Roma, 27 feb. (askanews) – L’inflazione core del Giappone a gennaio è scesa per il terzo mese consecutivo, raggiungendo il livello più basso degli ultimi 22 mesi, collocandosi in linea con l’obiettivo di stabilità dei prezzi della banca centrale. Lo si evince dai dati diffusi oggi dal ministero degli Interni e delle Comunicazioni di Tokyo.
L’indice principale dei prezzi al consumo – che non include gli alimenti freschi – è cresciuto del 2% rispetto all’anno precedente, in calo rispetto al 2,3% di dicembre.

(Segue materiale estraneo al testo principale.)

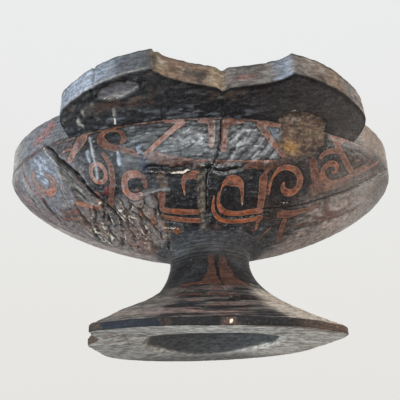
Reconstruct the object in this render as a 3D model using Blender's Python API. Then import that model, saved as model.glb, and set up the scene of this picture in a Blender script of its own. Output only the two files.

La debole domanda interna, in parte derivante dall’aumento dei prezzi mentre i salari rimangono stagnanti, ha contribuito alla contrazione dell’economia per il secondo trimestre consecutivo nel periodo ottobre-dicembre.
Questo dato complica il percorso della politica monetaria della Banca del Giappone (BoJ) che, secondo gli osservatori, dovrebbe porre termine alla sua politica di tassi negativi perseguita da gennaio 2016. Secondo gli osservatori, da marzo o aprile la BoJ dovrebbe alzare i tassi.
Le tariffe alberghiere hanno rallentato la loro corsa, con aumenti del 26,9% a gennaio, mentre erano saliti del 59% a dicembre. Le bollette elettriche sono diminuite del 21% e i prezzi complessivi dell’energia sono diminuiti del 12,1%. Il tasso di inflazione complessiva è cresciuto del 2,2% mentre l’indice core-core, che esclude i prodotti alimentari freschi e l’energia, è salito del 3,5%.
I salari reali, che tengono conto dell’inflazione, sono scesi del 2,1% rispetto all’anno precedente, segnando il 21esimo calo mensile consecutivo. Si prevede che le trattative salariali primaverili in corso tra sindacati e datori di lavoro, note come “shunto” (“battaglia di primavera”), costituiranno un fattore importante nel processo decisionale della BOJ.